>> Begin
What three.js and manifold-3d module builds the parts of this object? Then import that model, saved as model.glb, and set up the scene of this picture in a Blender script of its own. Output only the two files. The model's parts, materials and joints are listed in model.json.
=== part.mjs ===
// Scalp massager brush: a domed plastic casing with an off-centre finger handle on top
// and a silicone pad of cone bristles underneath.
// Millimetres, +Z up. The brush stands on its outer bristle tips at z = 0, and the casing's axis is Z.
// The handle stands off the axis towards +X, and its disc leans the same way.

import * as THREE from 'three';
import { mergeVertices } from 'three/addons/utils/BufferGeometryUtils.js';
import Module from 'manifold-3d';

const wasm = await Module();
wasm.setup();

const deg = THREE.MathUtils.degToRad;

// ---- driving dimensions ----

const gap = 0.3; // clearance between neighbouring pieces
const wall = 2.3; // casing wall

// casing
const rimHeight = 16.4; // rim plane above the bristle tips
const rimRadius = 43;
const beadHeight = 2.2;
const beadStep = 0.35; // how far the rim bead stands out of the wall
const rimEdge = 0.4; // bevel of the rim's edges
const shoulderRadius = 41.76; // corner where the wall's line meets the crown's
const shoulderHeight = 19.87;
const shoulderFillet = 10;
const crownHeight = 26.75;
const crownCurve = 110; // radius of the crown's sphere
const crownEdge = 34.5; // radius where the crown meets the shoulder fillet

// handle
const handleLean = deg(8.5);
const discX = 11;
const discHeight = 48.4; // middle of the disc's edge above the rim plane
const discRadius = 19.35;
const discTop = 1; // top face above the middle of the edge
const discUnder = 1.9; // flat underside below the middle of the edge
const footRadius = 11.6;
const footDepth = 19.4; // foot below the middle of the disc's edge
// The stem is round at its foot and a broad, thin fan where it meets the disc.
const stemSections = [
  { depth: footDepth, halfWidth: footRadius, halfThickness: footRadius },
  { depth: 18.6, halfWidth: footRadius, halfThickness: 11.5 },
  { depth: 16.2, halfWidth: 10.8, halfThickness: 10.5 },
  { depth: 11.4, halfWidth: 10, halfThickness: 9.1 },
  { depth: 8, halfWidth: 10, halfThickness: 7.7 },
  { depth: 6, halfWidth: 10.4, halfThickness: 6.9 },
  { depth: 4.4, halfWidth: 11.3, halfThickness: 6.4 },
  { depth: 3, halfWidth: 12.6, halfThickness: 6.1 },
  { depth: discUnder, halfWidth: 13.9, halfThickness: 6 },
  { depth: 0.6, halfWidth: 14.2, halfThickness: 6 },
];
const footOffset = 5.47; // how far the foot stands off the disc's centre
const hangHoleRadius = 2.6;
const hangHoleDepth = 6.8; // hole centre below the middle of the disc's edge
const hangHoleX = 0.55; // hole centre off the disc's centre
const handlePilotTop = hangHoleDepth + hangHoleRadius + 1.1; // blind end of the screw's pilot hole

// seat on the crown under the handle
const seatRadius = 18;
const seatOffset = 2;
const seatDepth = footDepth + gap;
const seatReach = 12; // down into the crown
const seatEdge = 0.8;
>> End
**What is required**
Take the lines above from the first through the one containing "const crownEdge = 34.5;" and reproduce them exactly; include nothing else.

**Answer to the task**
What three.js and manifold-3d module builds the parts of this object? Then import that model, saved as model.glb, and set up the scene of this picture in a Blender script of its own. Output only the two files. The model's parts, materials and joints are listed in model.json.
=== part.mjs ===
// Scalp massager brush: a domed plastic casing with an off-centre finger handle on top
// and a silicone pad of cone bristles underneath.
// Millimetres, +Z up. The brush stands on its outer bristle tips at z = 0, and the casing's axis is Z.
// The handle stands off the axis towards +X, and its disc leans the same way.

import * as THREE from 'three';
import { mergeVertices } from 'three/addons/utils/BufferGeometryUtils.js';
import Module from 'manifold-3d';

const wasm = await Module();
wasm.setup();

const deg = THREE.MathUtils.degToRad;

// ---- driving dimensions ----

const gap = 0.3; // clearance between neighbouring pieces
const wall = 2.3; // casing wall

// casing
const rimHeight = 16.4; // rim plane above the bristle tips
const rimRadius = 43;
const beadHeight = 2.2;
const beadStep = 0.35; // how far the rim bead stands out of the wall
const rimEdge = 0.4; // bevel of the rim's edges
const shoulderRadius = 41.76; // corner where the wall's line meets the crown's
const shoulderHeight = 19.87;
const shoulderFillet = 10;
const crownHeight = 26.75;
const crownCurve = 110; // radius of the crown's sphere
const crownEdge = 34.5; // radius where the crown meets the shoulder fillet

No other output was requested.